Quando o tempo permite, António Almeida aproveita a pausa da manhã da hora do trabalho para um circuito a pé pelo percurso do rio e a ponte faz parte do trajecto. “Esta zona não era muito frequentada. As pessoas chegavam ali ao fundo e vinham para trás, porque não tinham por onde passar.” Agora podem atravessar as margens do Cáster naquele local. A ponte faz, portanto, sentido. As mais-valias passam despercebidas, a única observação é o material que destoa das outras pontes ali perto. “Só não se ajusta à estrutura das outras pontes que são de madeira. É o único senão. É diferente e provavelmente é para ser assim, diferente.” Ana Rosa Soares também faz essa observação. “Não é igual às outras, é diferente”, refere. Não sabe “nada do assunto” da ponte, da sua fina espessura ou da sua anticorrosão. E, quando o olhar recai na estrutura, é uma viga em baixo que vê, o amarelo e cinza, nada de impressões técnicas. “Acho que ela fica bem aqui. As pessoas que vinham por aqui ficavam a olhar por não saberem por onde passar e tinham de voltar para trás. Agora não, chegam aqui e têm uma saída.”

Casamento perfeito entre materiais  
A Ponte S. Silvestre tem 11 metros de comprimento e dois de largura e usa materiais que lhe conferem essa exclusividade no país. A descrição colocada no chão chama a atenção para um “município inovador e empreendedor”. Os termos técnicos não são percebidos por quem não entende da arte. Ponte pedonal, lê-se, “em perfis pultrudidos de matriz polimérica, reforçados com fibras de vidro e tabuleiro em betão autocompactável, fortalecido com fibras”. Como assim? “Reunimos dois materiais complementares, casámos bem esses materiais”, adianta ao PÚBLICO Joaquim Barros, coordenador do projecto, professor da Universidade do Minho, e investigador do Instituto para a Sustentabilidade e Inovação em Estruturas de Engenharia. Os materiais que fazem a diferença são betão autocompactável reforçado com fibras de vidro e nesta ponte não há qualquer armadura convencional em betão armado. As propriedades de resistência do betão autocompactável permitem uma ponte com menos espessura, menos peso, e imune à corrosão. “A ponte tem um tabuleiro de betão auto-compactável reforçado com fibras de vidro, com uma espessura de 38 milímetros. Esta fina laje está apoiada em vigas em fibra de vidro.

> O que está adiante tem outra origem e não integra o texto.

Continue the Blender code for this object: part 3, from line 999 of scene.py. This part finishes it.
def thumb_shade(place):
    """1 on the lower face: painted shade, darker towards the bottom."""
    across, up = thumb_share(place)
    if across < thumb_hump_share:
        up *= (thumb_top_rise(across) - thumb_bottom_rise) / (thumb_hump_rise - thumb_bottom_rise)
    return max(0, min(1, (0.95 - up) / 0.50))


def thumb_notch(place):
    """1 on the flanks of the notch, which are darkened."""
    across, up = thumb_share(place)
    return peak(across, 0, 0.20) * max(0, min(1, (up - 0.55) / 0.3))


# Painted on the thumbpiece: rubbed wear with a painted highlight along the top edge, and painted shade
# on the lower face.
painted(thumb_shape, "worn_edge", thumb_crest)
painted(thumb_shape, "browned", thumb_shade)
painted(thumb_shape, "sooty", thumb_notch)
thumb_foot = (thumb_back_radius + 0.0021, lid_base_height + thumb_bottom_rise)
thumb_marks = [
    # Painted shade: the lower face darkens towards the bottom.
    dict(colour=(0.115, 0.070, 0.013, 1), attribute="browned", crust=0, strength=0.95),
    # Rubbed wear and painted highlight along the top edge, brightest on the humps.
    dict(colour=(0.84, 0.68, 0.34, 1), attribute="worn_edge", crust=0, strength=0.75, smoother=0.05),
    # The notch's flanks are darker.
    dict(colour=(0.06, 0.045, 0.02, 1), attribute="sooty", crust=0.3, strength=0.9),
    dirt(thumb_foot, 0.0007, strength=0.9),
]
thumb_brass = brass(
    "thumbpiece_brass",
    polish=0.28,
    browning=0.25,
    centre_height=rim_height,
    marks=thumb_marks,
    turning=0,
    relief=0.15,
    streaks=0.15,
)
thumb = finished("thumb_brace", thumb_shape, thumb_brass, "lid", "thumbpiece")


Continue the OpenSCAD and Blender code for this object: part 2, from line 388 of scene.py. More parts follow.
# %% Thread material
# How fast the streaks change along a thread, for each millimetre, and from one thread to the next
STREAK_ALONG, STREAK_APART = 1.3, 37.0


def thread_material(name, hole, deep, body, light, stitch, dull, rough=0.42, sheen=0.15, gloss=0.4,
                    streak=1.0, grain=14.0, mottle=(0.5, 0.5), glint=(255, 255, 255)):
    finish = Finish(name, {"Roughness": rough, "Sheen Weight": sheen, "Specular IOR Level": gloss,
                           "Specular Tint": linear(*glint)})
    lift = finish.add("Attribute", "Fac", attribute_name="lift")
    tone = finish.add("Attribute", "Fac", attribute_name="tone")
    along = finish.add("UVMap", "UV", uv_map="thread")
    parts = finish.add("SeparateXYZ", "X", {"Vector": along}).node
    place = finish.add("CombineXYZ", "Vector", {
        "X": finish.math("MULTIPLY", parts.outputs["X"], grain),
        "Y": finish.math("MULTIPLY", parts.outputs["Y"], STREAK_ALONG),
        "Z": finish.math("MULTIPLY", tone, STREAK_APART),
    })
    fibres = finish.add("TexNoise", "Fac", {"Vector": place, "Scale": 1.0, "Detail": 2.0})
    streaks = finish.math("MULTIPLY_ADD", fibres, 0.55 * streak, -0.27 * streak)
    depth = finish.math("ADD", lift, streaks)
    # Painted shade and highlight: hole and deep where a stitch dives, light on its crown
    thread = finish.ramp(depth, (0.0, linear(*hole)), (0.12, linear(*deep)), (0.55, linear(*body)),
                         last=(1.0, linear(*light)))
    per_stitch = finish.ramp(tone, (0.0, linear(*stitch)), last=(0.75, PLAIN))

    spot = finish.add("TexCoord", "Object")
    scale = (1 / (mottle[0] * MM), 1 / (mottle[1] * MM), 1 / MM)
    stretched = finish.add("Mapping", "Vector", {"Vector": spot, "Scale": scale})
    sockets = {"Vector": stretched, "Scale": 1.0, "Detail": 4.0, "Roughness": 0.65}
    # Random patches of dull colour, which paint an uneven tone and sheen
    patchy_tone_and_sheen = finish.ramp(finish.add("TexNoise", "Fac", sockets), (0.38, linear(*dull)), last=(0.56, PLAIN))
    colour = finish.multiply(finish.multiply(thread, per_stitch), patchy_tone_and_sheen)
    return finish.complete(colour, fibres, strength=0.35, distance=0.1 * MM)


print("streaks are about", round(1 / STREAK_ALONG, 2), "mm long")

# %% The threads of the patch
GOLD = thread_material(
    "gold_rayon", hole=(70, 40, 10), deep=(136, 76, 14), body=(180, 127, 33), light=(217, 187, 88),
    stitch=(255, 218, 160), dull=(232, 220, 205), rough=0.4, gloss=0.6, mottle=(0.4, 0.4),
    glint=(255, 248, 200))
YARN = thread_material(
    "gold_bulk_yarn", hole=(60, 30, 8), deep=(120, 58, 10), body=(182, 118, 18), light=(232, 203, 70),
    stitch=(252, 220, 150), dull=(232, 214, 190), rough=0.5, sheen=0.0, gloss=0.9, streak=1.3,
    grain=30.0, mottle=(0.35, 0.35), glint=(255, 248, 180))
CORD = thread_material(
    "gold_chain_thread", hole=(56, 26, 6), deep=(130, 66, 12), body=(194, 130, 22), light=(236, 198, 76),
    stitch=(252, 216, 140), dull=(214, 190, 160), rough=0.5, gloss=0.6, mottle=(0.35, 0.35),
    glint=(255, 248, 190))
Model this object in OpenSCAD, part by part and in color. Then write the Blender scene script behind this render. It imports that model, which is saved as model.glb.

É um tabuleiro muito fino, as vigas são de materiais muito leves.” Joaquim Barros fala numa ponte com maior durabilidade pelos materiais que incorpora. “Não é susceptível a fenómenos de corrosão”, garante. Isso significa que não haverá custos de manutenção, o que quer dizer poupança financeira. “Podemos admitir uma pintura ao final de alguns anos”, acrescenta.

Uma ponte mais leve é mais simples de instalar. “Pode ser feita em qualquer sítio, principalmente em zonas onde a agressividade ambiental é significativa.” Como as zonas perto da costa marítima – é o caso de Ovar. Joaquim Barros abre a porta à utilização dos materiais usados na ponte noutros sistemas construtivos, “com vantagens técnicas e económicas”. É uma questão de estudar e experimentar.

O projecto da ponte demorou cerca de três anos e envolveu a Escola de Engenharia da Universidade do Minho, o Instituto Superior Técnico, e a empresa Alto – Perfis Pultrudidos, Lda, da Maia, entre outros parceiros, e contou com o apoio do Quadro de Referência Estratégico Nacional (QREN) e a Agência de Inovação (AdI). Inicialmente, este projecto de investigação e desenvolvimento estava centrado em pontes pedonais para a linha do TGV, que não deverá sair do papel. A ideia foi então adaptada e surgiu a ponte feita para Ovar.

Não há, por enquanto, encomendas para mais pontes. Mário Alvim, da empresa Alto, acredita que isso irá acontecer pelas características da ponte e por evitar custos de manutenção. “É uma ponte mais leve e os meios necessários para a sua instalação são muito simples”, refere.

Além da Alto, especializada no fabrico de materiais compósitos, o projecto de investigação teve uma forte ligação ao tecido empresarial. A Civitest – Pesquisa de Novos Materiais para a Engenharia Civil, Lda, de Vila Nova de Famalicão, construiu o tabuleiro e a Tecnipor, da Maia, tratou dos ensaios estruturais antes da instalação definitiva da ponte.